**Data for processing**:
|---|

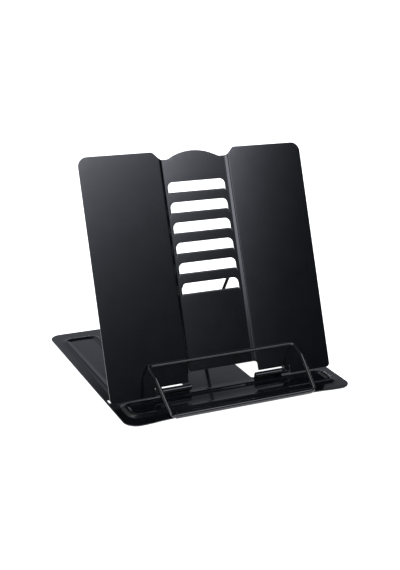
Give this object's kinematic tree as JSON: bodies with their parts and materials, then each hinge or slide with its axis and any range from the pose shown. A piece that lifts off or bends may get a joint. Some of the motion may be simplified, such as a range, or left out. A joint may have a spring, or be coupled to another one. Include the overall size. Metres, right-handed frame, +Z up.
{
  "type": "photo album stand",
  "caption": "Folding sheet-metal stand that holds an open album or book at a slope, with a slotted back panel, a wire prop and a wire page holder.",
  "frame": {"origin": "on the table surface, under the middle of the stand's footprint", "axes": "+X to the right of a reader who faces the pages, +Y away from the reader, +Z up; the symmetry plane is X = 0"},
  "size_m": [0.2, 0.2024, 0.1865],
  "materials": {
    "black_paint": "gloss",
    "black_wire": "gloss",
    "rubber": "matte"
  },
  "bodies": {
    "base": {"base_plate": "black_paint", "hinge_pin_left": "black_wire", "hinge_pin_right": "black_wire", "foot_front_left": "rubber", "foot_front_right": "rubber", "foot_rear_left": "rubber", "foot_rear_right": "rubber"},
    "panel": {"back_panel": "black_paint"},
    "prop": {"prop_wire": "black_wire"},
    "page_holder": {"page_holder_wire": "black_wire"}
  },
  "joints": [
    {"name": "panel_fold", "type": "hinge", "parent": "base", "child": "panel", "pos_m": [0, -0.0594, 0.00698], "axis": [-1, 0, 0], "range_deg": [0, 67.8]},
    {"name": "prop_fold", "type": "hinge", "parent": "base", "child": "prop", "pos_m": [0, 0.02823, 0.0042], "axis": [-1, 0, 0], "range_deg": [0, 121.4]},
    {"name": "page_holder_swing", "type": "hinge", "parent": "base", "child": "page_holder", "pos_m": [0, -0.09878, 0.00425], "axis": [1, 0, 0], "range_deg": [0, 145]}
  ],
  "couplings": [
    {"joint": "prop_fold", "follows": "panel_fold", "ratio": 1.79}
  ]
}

|---|

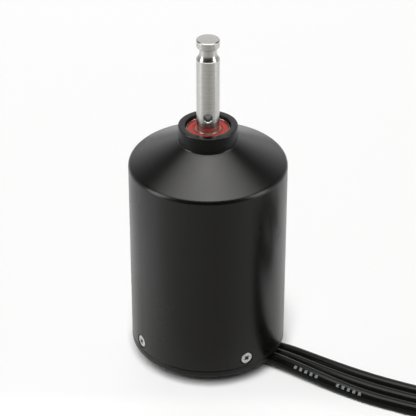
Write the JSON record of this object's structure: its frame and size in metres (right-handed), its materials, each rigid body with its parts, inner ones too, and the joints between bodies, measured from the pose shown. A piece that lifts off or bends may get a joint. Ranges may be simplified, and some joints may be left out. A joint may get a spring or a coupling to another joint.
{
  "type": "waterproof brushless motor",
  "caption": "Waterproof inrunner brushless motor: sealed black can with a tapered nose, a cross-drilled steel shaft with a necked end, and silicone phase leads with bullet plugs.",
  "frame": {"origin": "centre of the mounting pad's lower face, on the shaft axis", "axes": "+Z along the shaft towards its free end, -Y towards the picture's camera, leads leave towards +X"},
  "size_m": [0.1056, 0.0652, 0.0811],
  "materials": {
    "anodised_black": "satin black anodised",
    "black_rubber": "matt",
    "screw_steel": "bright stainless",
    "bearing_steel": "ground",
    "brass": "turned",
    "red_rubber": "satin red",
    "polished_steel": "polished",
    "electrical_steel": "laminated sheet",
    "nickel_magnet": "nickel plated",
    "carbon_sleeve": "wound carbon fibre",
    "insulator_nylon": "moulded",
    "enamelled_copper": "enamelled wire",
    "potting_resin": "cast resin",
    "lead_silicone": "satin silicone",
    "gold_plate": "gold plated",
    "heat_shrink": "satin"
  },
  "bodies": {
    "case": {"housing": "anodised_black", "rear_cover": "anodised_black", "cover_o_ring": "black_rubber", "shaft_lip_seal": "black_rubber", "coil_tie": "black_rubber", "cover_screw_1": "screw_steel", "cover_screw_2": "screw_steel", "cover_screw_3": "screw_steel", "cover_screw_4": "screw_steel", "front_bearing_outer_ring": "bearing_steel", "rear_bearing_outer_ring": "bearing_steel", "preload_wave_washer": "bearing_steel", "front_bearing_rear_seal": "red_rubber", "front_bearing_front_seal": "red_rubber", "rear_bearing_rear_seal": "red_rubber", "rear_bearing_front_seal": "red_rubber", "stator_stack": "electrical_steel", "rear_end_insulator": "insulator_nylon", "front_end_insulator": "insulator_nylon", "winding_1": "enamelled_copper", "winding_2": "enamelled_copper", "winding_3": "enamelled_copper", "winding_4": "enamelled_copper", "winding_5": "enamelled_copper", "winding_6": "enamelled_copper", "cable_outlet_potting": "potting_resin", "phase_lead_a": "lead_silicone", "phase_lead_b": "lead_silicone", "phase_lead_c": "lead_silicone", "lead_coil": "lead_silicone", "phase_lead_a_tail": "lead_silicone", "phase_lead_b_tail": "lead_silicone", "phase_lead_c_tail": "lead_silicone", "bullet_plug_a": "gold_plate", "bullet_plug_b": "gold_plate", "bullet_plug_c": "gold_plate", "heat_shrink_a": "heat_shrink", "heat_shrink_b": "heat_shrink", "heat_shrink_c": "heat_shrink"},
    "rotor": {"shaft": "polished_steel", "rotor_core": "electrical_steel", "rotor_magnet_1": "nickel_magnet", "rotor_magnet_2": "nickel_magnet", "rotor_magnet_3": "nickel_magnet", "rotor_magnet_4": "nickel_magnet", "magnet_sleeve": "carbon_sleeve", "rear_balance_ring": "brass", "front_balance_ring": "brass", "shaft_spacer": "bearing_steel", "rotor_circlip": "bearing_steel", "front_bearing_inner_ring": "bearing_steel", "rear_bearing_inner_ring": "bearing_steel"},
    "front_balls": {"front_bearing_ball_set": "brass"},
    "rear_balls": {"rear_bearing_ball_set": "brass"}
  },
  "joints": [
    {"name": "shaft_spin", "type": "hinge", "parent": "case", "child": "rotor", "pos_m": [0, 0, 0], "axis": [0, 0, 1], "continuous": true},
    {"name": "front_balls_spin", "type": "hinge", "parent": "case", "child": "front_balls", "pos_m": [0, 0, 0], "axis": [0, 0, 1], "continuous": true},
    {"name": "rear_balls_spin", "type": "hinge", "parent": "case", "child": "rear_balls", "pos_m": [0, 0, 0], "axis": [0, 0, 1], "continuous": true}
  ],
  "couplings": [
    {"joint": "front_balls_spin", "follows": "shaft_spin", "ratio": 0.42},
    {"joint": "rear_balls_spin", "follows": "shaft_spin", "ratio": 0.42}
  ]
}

|---|

**Required work**:
Only lines with "shown" are wanted here; list each of them.

**Finished task**:
Give this object's kinematic tree as JSON: bodies with their parts and materials, then each hinge or slide with its axis and any range from the pose shown. A piece that lifts off or bends may get a joint. Some of the motion may be simplified, such as a range, or left out. A joint may have a spring, or be coupled to another one. Include the overall size. Metres, right-handed frame, +Z up.
Write the JSON record of this object's structure: its frame and size in metres (right-handed), its materials, each rigid body with its parts, inner ones too, and the joints between bodies, measured from the pose shown. A piece that lifts off or bends may get a joint. Ranges may be simplified, and some joints may be left out. A joint may get a spring or a coupling to another joint.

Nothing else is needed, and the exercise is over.